Lorenzo Chiappani est chef de la police de Florence, capitale du Grand-duché de Toscane, lorsqu’il expire subitement en 1821. Dans les affaires qu’il a laissé à sa fille Maria-Stella Petronilla, une lettre contenant des informations confidentielles qui pourrait la mettre en danger. Le début d’une étrange affaire.
Née en 1773 dans le petit village de Modigliana, elle est l’aînée d’une fratrie de trois enfants. Éduquée durement, elle assiste aux disputes incessantes de sa mère, Virginia, avec sa belle-sœur, tout en développant une passion pour le dessin. La jeune fille ne manque rien et la profession de son père lui permet de s’adonner à l’équitation et au chant. Elle est pourtant malheureuse, brimée comme elle le racontera dans ses mémoires. La venue de Sir Thomas Wynn of Glynllifon (1736-1807), titré Lord Newborough, pour lequel ses parents montrent une déférence inhabituelle, va sonner comme une vrai-fausse liberté. Il veut l’épouser, elle hésite, refuse et le fait savoir. Pleurs et autres jérémiades ne feront pas plier ses parents qui envoient leur fille en Angleterre, dans son nouveau château. Un mariage de courte durée mais qui laisse la veuve en possession d’une fortune colossale. Le baron Edouard Ungern-Sternberg n’en fera qu’une bouchée et arrive à ravir son cœur.

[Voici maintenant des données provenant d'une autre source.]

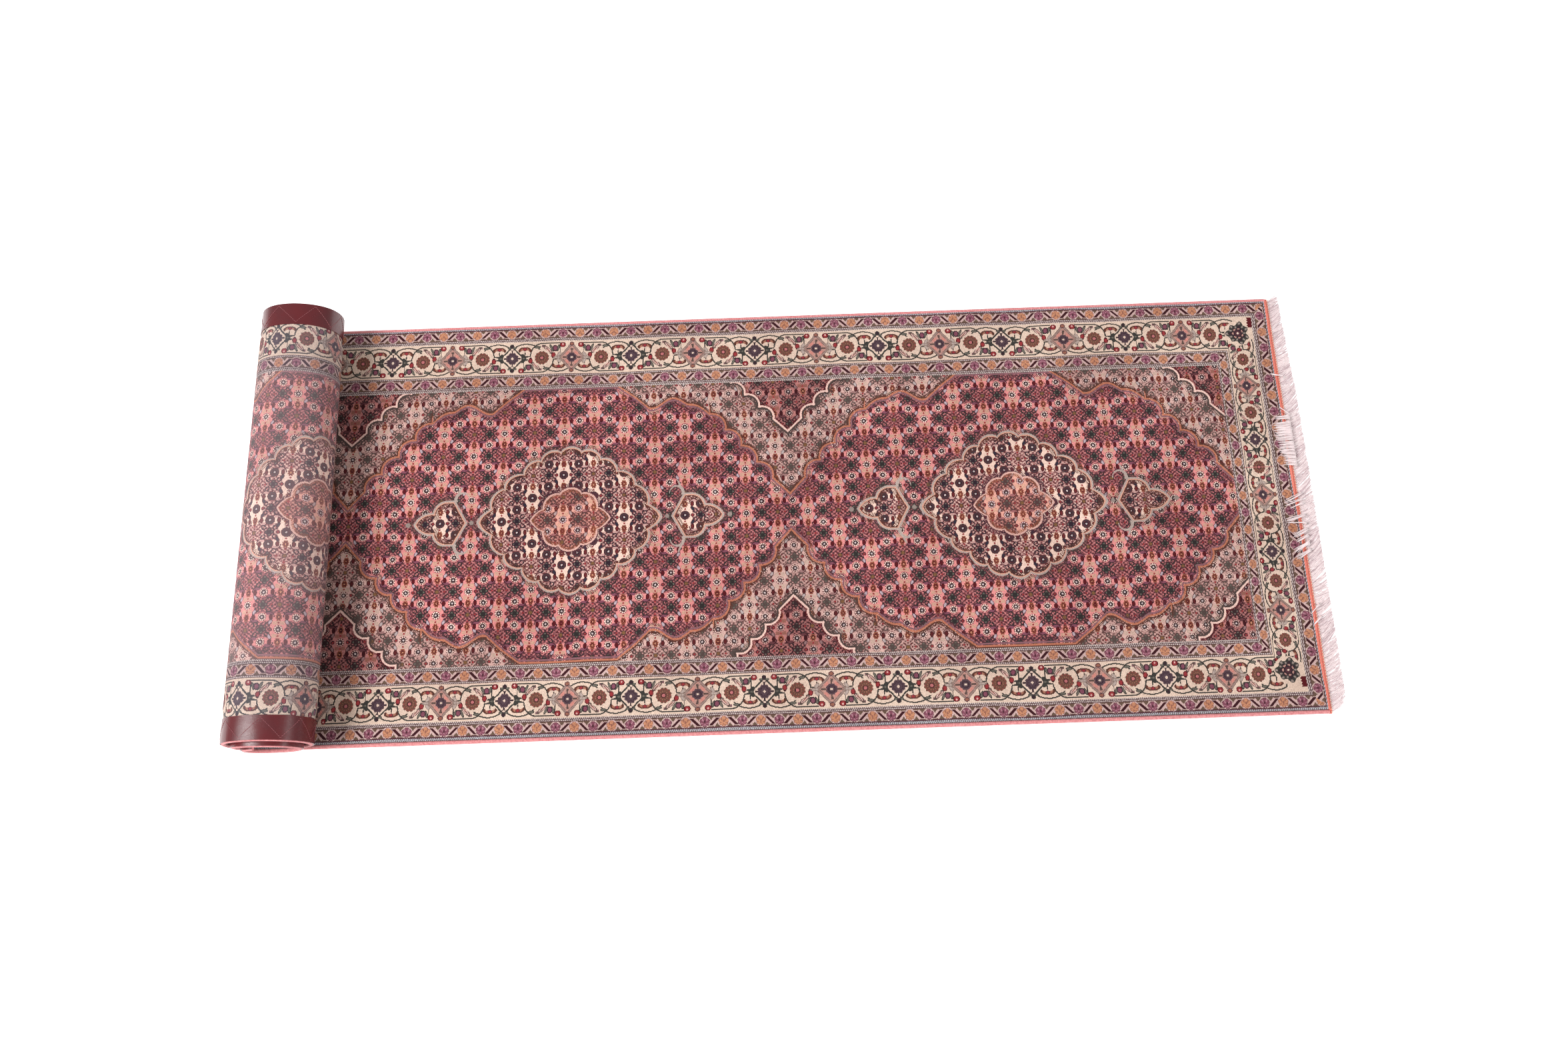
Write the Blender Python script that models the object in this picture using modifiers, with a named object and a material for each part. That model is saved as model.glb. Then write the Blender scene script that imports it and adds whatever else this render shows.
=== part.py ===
# A runner rug of the Tabriz kind, rolled up at one end with its pile inside.
# It lies along X: the roll is at -X and the fringed end at +X. The floor is at Z = 0.
# Each long piece is a flat sheet or cord first. It is then laid on the path that the rug takes,
# which runs along the floor from the fringed end and closes in round the roll.

import math
from collections import namedtuple

import bmesh
import bpy
from mathutils import Vector

# Whole object, in metres
OVERALL_LENGTH = 1.950
RUG_WIDTH = 0.800
PILE_LENGTH = 2.720
SEAM_GAP = 0.0003

# Rug cloth and the cord bound on each long edge
CLOTH_THICKNESS = 0.009
CORD_WIDTH = 0.0072
CORD_SIDES_RESOLUTION = 1

# Leather strip sewn on the back along each long edge
LEATHER_INNER_EDGE = 0.3566
LEATHER_OUTER_EDGE = 0.3980
LEATHER_THICKNESS = 0.0013
LEATHER_FLOOR_GAP = 0.0003

# Underside of the cloth: level in the middle, lifted over the leather strips
MIDDLE_HALF_WIDTH = 0.340
SLOPE_WIDTH = 0.012
EDGE_LIFT = LEATHER_FLOOR_GAP + LEATHER_THICKNESS + SEAM_GAP

# End band and fringe
BAND_WIDTH = 0.0058
BAND_HEIGHT = 0.0045
BAND_ROUNDING = 0.0012
BACKING_WIDTH = 0.0015
BACKING_HEIGHT = 0.0026
FRINGE_REACH = 0.0280
FRINGE_HALF_WIDTH = 0.3965

# Roll: an oval spiral, a little wider at its near end, with its inner turns slid to the near side.
# The half sizes are those before the spiral starts to close in.
ROLL_HALF_WIDTH = 0.0834
ROLL_HALF_HEIGHT = 0.0695
ROLL_PITCH = 0.0160
ROLL_SQUARENESS = 0.03
ROLL_TAPER = 0.020
OUTER_TURN_SLIDE = 0.004
INNER_TURN_SLIDE = -0.012
SLIDING_TURNS = 2.0

# Steps along the path
FLAT_STEPS = 16
ROLL_STEPS_PER_TURN = 30
WALK_STEPS_PER_TURN = 720

# Locks of the fringe
LOCK_COUNT = 120
LOCK_SHARE = 0.60
LOCK_TIP_SHARE = 0.75
LOCK_THICKNESS = 0.0022
LOCK_TIP_THICKNESS = 0.0016
LOCK_STEPS = 3
LEAN_MEAN = math.radians(34)
LEAN_SWING = math.radians(7)
LEAN_WAVES = 3.3
LEAN_AT_ROOT = 0.5
SHORTEST_LOCK_SHARE = 0.80
LENGTH_BEATS = (2.4, 0.7)
LOCKS_PER_TURNED_LOCK = 2

# Tufts that are turned back over the pile: middle, half width and reach over the rug
Tuft = namedtuple("Tuft", "middle half_width reach")
TURNED_BACK = (
    Tuft(middle=0.103, half_width=0.044, reach=0.016),
    Tuft(middle=-0.014, half_width=0.016, reach=0.013),
    Tuft(middle=-0.084, half_width=0.040, reach=0.016),
    Tuft(middle=-0.222, half_width=0.018, reach=0.004),
)
TURN_BULGE = 0.0060
TUFT_CLEARANCE = 0.0012

# Places along X
CLOSED_IN_AT_SIDE = ROLL_PITCH * (math.pi / 2 - 1) / math.tau
WIDEST_ROLL = (ROLL_HALF_WIDTH - CLOSED_IN_AT_SIDE) * (1 + ROLL_TAPER)
ROLL_X = WIDEST_ROLL - OVERALL_LENGTH / 2
FRINGE_TIP_X = OVERALL_LENGTH / 2
BACKING_OUTER_X = FRINGE_TIP_X - FRINGE_REACH
BACKING_INNER_X = BACKING_OUTER_X - BACKING_WIDTH
BAND_OUTER_X = BACKING_INNER_X - SEAM_GAP
BAND_INNER_X = BAND_OUTER_X - BAND_WIDTH
PILE_END_X = BAND_INNER_X - SEAM_GAP
FLAT_LENGTH = PILE_END_X - ROLL_X

Finish = namedtuple("Finish", "colour roughness metallic")
WOOL_PILE = Finish((0.42, 0.13, 0.12), 0.95, 0.0)
PINK_WOOL = Finish((0.72, 0.24, 0.22), 0.90, 0.0)
RED_LEATHER = Finish((0.17, 0.013, 0.017), 0.28, 0.0)
CORAL_WOOL = Finish((0.72, 0.20, 0.12), 0.90, 0.0)
WHITE_COTTON = Finish((0.78, 0.70, 0.73), 0.85, 0.0)

# A place on the path: where the back of the rug lies, which way its pile faces, how far the
# cloth has slid along Y, and how much of the roll's taper it takes
Station = namedtuple("Station", "x z pile_x pile_z slide taper")


def clear_scene():
    for item in list(bpy.data.objects):
        bpy.data.objects.remove(item, do_unlink=True)


def new_collection(name):
    collection = bpy.data.collections.new(name)
    bpy.context.scene.collection.children.link(collection)
    return collection


def new_material(name, finish):
    material = bpy.data.materials.new(name)
    material.use_nodes = True
    shader = material.node_tree.nodes["Principled BSDF"]
    shader.inputs["Base Color"].default_value = (*finish.colour, 1.0)
    shader.inputs["Roughness"].default_value = finish.roughness
    shader.inputs["Metallic"].default_value = finish.metallic
    material.diffuse_color = (*finish.colour, 1.0)
    return material


def smooth_step(value):
    clamped = min(max(value, 0.0), 1.0)
    return clamped * clamped * (3 - 2 * clamped)


def spiral_point(angle):
    """The back of the rug at a turning angle, measured from where it lifts off the floor."""
    closed_in = ROLL_PITCH * (angle - math.sin(angle)) / math.tau
    bulge = 1 + ROLL_SQUARENESS * (1 - math.cos(4 * angle)) / 2
    x = ROLL_X - (ROLL_HALF_WIDTH - closed_in) * bulge * math.sin(angle)
    z = ROLL_HALF_HEIGHT - (ROLL_HALF_HEIGHT - closed_in) * bulge * math.cos(angle)
    return x, z


def roll_end_angle():
    """Walk round the spiral until the rug's length is used up."""
    left = PILE_LENGTH - FLAT_LENGTH
    step = math.tau / WALK_STEPS_PER_TURN
    angle = 0.0
    while left > 0:
        left -= math.dist(spiral_point(angle), spiral_point(angle + step))
        angle += step
    return angle


def turn_slide(angle):
    """The outer turn sits a little to the far side, and the inner turns slide to the near side."""
    outer = OUTER_TURN_SLIDE * smooth_step(angle / math.pi)
    inner_share = min(max((angle - math.pi) / (math.tau * SLIDING_TURNS), 0.0), 1.0)
    return outer + INNER_TURN_SLIDE * math.sin(inner_share * math.pi / 2)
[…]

A la recherche du « comte de Joinville »
« Le jour que vous naquîtes d’une personne que je ne puis nommer, et qui est déjà passée dans l’autre vie, il me naquit aussi un garçon. Je fus requis à faire un échange, et attendu à ma fortune de ce temps, je consentis à des proposition réitérées et avantageuses, et ce fut alors que je vous adoptai pour ma fille, de la même manière que mon fils fut adopté par l’autre partie ». A la lecture de ces premiers mots, Maria-Stella Petronilla commence à se poser des questions et se convainc que cela ne peut qu’expliquer tous les mauvais traitements subis dans son enfance. Elle se pense fille du grand-duc de Toscane puis des proches de son père finissent par lui dire qu’elle est celle du « comte de Joinville qui avait de riches possessions en Champagne ». Elle se lance alors dans une quête d’identité, prélude à une énigme qui trouble encore tous les historiens. Première victoire trois ans après le décès de son père, une lettre de l’épiscopat de Faenza qui atteste qu’elle a bien été échangée à sa naissance, reprenant les éléments donnés par son père. Pour Maria-Stella Petronilla, nul doute que son père est le duc Louis-Philippe d’Orléans avec laquelle elle partage une vague ressemblance et qui est né la même année qu’elle. Fort de divers éléments, elle fait publier un livre en 1830, histoire de se rappeler au bon souvenir de son supposé frère monté sur le trône, intitulé « Maria Stella ou un échange d’une demoiselle du plus haut rang contre un garçon de plus vile condition ». Ce livre va devenir une arme de discrédit (encore aujourd’hui) utilisé par l’opposition républicaine et légitimiste, deux mouvances qui n’acceptent pas ce fils de régicide comme souverain, « né dans un cachot ». Elle peine à rallier autour d’elle mais se fait désormais appeler Baronne Newborough-Sternburg de Joinville ou parfois Marie Étoile d’Orléans. La bonne société parisienne, agacée de ses revendications filiales et financières (elle réclame la fortune du duc d’Orléans) qui reposent sur très peu de preuves ou des témoignages imprécis de témoins, finit par se détourner de cette baronne.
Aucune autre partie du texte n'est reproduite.